A proposal put the cost for construction of the structure at less than $10 million, largely paid though a federal grant and the Cumberland Community Improvement District.

Okay, $10 million isn’t all that bad, considering what some earlier estimates had been. And at least this means Cobb County must have finally figured out that problem with getting rights to the land where the bridge would be built and

So… they actually haven’t figured any of this out. Last week’s county commission vote, it turns out, just approved the design of the bridge, not the cost or how to acquire the land — all that will get worked out later, and if it costs more than $9.8 million once they put it out to bid from contractors, they’ll (sorry) cross that bridge when they come to it. So this means nothing, basically.

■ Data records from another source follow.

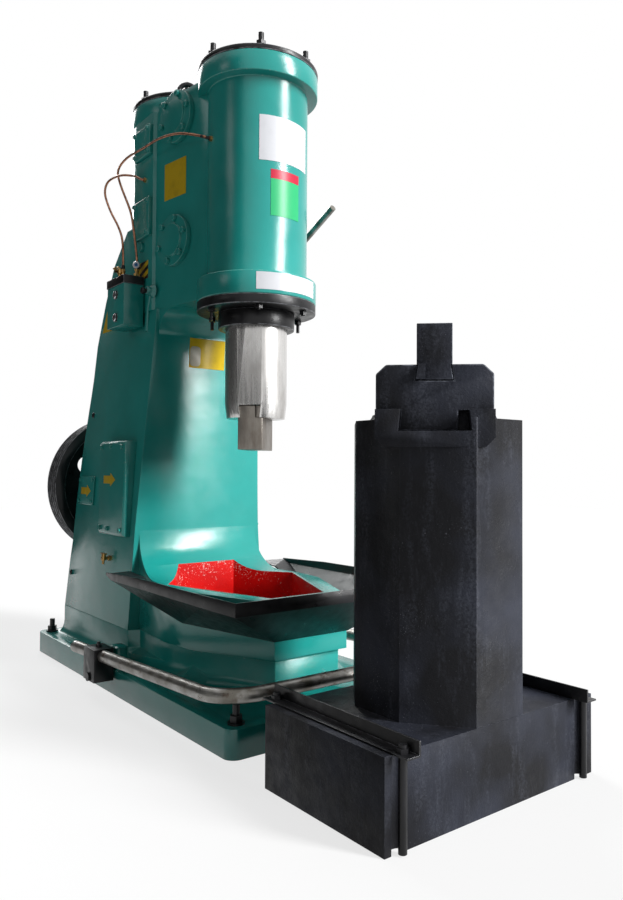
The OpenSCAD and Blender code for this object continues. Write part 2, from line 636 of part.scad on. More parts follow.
// ---- foundation studs ----
module foundation_studs() color(black) at_datum() stud_at() {
    cylinder(d = stud_d, h = bed_t + 62, $fn = 32);
    translate([0, 0, bed_t]) cylinder(d = 56, h = 6);
    translate([0, 0, bed_t + 6]) hex_nut(38, 22);
}

// ---- anvil set standing in front ----
oct_x = 222;
oct_y = 250;
oct = [[95, -oct_y], [oct_x, -92], [oct_x, 92], [95, oct_y]];
module at_anvil() at_datum() translate([anvil_x, -anvil_y, 0]) children();
// holding rods at the front and back, and the angle rails that they pull down
rod_d = 22;
rod_x = [-anvil_w / 2 + 47, anvil_w / 2 - 61];
rod_out = anvil_d / 2 + 12;
rail_x = [rod_x[0] + 22, rod_x[1] - 34]; // inner faces of the rails
rail_w = 44;
rail_h = 38;
rail_t = 5;
rail_over = 50; // reach past the anvil's faces
module anvil() color(black) at_anvil() difference() {
    union() {
        translate([-anvil_w / 2, -anvil_d / 2, 0]) cube([anvil_w, anvil_d, anvil_h]);
        translate([0, 0, anvil_h - e]) linear_extrude(shoulder_z - anvil_h + e)
            polygon(mirror_pts(oct));
        // shoulder curving up to the boss
        rotate_extrude() difference() {
            translate([0, shoulder_z - e]) square([206, boss_z - shoulder_z - 2]);
            translate([206, boss_z + 4]) circle(26);
        }
        diag() translate([-159, -242, 968]) rotate([90, 0, 180]) mirror([1, 0, 0])
            linear_extrude(484) polygon([[0, 24], [24, 0], [294, 0], [318, 24],
                [318, boss_z - 968], [0, boss_z - 968]]);
    }
    // slot for the sow block along the diagonal
    diag() translate([0, 0, boss_z]) rotate([90, 0, 0]) linear_extrude(700, center = true)
        polygon([[-92, 1], [-98, -58], [98, -58], [92, 1]]);
    // grooves for the holding rods on the front and back faces
    for (x = rod_x) for (t = [-1, 1]) translate([x, t * anvil_d / 2, -1])
        cylinder(r = 25, h = anvil_h + 2, $fn = 48);
}
module sow_block() color(black) at_anvil() diag() difference() {
    union() {
        translate([0, 190, 0]) rotate([90, 0, 0]) linear_extrude(380)
            polygon([[-160, boss_z], [160, boss_z], [160, sow_z - 26], [132, sow_z],
                [-132, sow_z], [-160, sow_z - 26]]);
        translate([0, 190, boss_z]) rotate([90, 0, 0]) linear_extrude(380)
            polygon([[-91.5, 0], [-97, -56], [64, -56], [64, 0]]);
    }
    translate([0, 0, sow_z]) rotate([90, 0, 0]) linear_extrude(500, center = true)
        polygon([[-44, 1], [-52, -44], [52, -44], [44, 1]]);
}
module lower_die() color(black) at_anvil() diag() {
    translate([-die_w / 2, -low_die_l / 2, sow_z]) cube([die_w, low_die_l, lower_die_z - sow_z]);
    translate([0, low_die_l / 2, sow_z]) rotate([90, 0, 0]) linear_extrude(low_die_l)
        polygon([[43, 0], [50.5, -42], [-24, -42], [-24, 0]]);
}
module die_key() color(black) at_anvil() diag() translate([0, 180, sow_z]) rotate([90, 0, 0])
    linear_extrude(388) polygon([[-24, -0.3], [-24, -42], [-50.5, -42], [-43.4, -0.3]]);
module sow_key() color(black) at_anvil() diag() translate([0, 150, boss_z]) rotate([90, 0, 0])
    linear_extrude(300) polygon([[64, -0.3], [64, -57], [97.3, -57], [91.6, -0.3]]);
module angle_rails() color(black) at_anvil() for (i = [0, 1]) difference() {
    translate([rail_x[i], -anvil_d / 2 - rail_over, anvil_h]) mirror([1 - i, 0, 0]) {
        cube([rail_w, anvil_d + 2 * rail_over, rail_t]);
        cube([rail_t, anvil_d + 2 * rail_over, rail_h]);
    }
    for (t = [-1, 1]) translate([rod_x[i], t * rod_out, anvil_h - 1])
        cylinder(d = rod_d + 2 * seat_gap, h = rail_t + 2, $fn = 32);
}
module anvil_rods() color(black) at_anvil() for (x = rod_x) for (t = [-1, 1])
    translate([x, t * rod_out, 0]) {
        translate([0, 0, 4]) cylinder(d = rod_d, h = anvil_h + rail_t + 16, $fn = 32);
        translate([0, 0, anvil_h + rail_t]) rotate([0, 0, 30]) hex_nut(28, 12);
    }

bed();
frame_foot();
anvil_collar();
column();
cylinder_block();
ram_cylinder();
ram_cylinder_cover();
compressor_flange();
compressor_cover();
cover_studs();
lifting_eye();
gland_ring();
gland_collar();
gland_bolts();
valve_covers();
side_plates();
lubricator_box();
lubricator_lid();
lubricator_fittings();
oil_pipe_front();
oil_pipe_rear();
oil_unions();
access_cover();
inspection_cover();
drain_cock();
scale_tray();
treadle_pins();
bearing_housing();
foundation_studs();
ram();
ram_key();
top_die();
pulley();
crankshaft();
treadle_pipe();
treadle_clamps();
hand_lever();
anvil();
sow_block();
sow_key();
lower_die();
die_key();
angle_rails();
anvil_rods();
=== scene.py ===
import json
import math

import bmesh
import bpy
from mathutils import Matrix, Vector


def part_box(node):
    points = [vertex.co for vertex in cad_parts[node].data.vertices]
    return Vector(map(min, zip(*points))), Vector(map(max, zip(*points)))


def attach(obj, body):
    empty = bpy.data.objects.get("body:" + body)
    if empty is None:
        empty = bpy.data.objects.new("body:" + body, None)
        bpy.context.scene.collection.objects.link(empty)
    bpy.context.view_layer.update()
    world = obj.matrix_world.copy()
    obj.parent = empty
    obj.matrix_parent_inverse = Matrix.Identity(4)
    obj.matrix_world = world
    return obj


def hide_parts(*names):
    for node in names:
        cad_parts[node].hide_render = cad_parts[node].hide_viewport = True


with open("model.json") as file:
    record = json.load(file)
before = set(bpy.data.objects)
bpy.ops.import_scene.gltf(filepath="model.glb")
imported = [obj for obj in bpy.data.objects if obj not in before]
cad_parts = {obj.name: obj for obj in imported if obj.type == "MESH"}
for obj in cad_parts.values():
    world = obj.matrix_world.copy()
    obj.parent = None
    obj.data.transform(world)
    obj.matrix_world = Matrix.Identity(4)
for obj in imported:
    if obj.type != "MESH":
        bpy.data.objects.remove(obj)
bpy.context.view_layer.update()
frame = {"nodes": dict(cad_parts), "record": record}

# Pneumatic forging hammer: looks, rounded arrises, bare plates, small fittings and the stage.
# Lengths are in metres. Angles are in degrees wherever a call or a constant gives them.

# ---- sizes --------------------------------------------------------------------------
UP = Vector((0, 0, 1))
BARREL_R = 0.202          # ram cylinder
LOW_FLANGE_R = 0.240      # its lower flange
WALL_TAPER = 0.065        # column sides, metre per metre of height
HEAD_SLANT = 0.146        # block's slanting sides, metre per metre towards the back
THROAT_LEAN = 0.068       # throat wall, metre per metre of height
THROAT_NORMAL = (0, -1, -THROAT_LEAN)
LABEL_T = 0.0012          # thickness of a label
PATCH_T = 0.0006          # of the pale patch on one label
SIGN_T = 0.003            # of the triangular sign
PLATE_EDGE = 0.0008       # eased edge of a thin plate


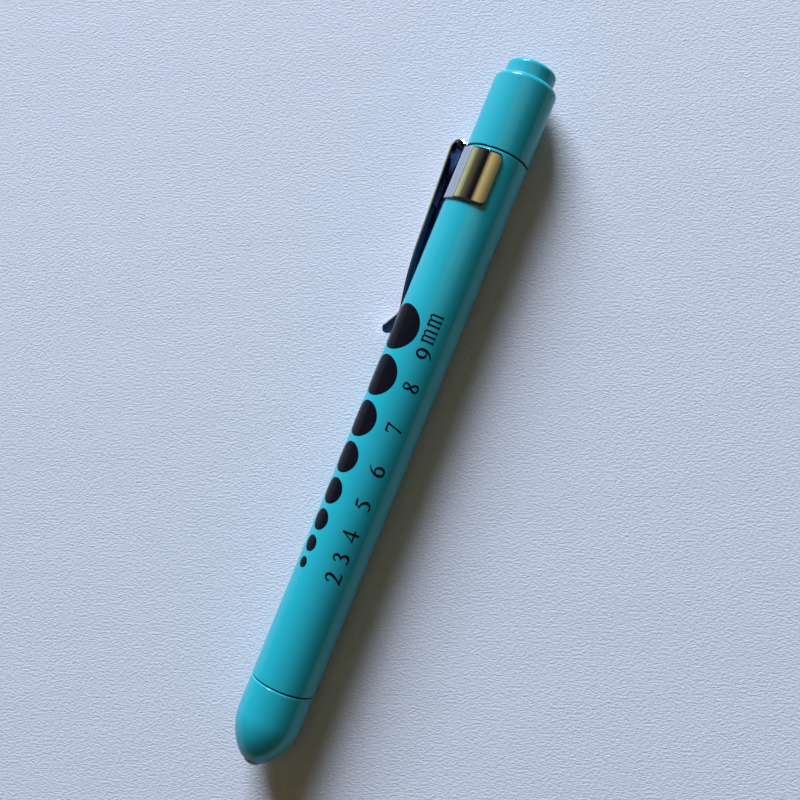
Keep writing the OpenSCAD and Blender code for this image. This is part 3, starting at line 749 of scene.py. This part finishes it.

As for that design, there is now an actual video rendering of how the bridge would appear if viewed from a helicopter flying dangerously low over passing traffic:

The first thing I notice here, aside from the fact that Braves fans appear to all be half-materialized cybermen, is that there’s only one lane for shuttle buses, meaning either each bus is going to have to wait while the previous bus heads back to pick up more passengers (which isn’t going to work too well) or there will need to be a huge stack of buses in the parking lot that will bring fans across before the game, then wait on the stadium side to bring them back to the lot afterwards (which also probably isn’t going to work too well). Building two lanes would be way more expensive, though, so this is what Braves fans are going to get — if they get anything at all, that is.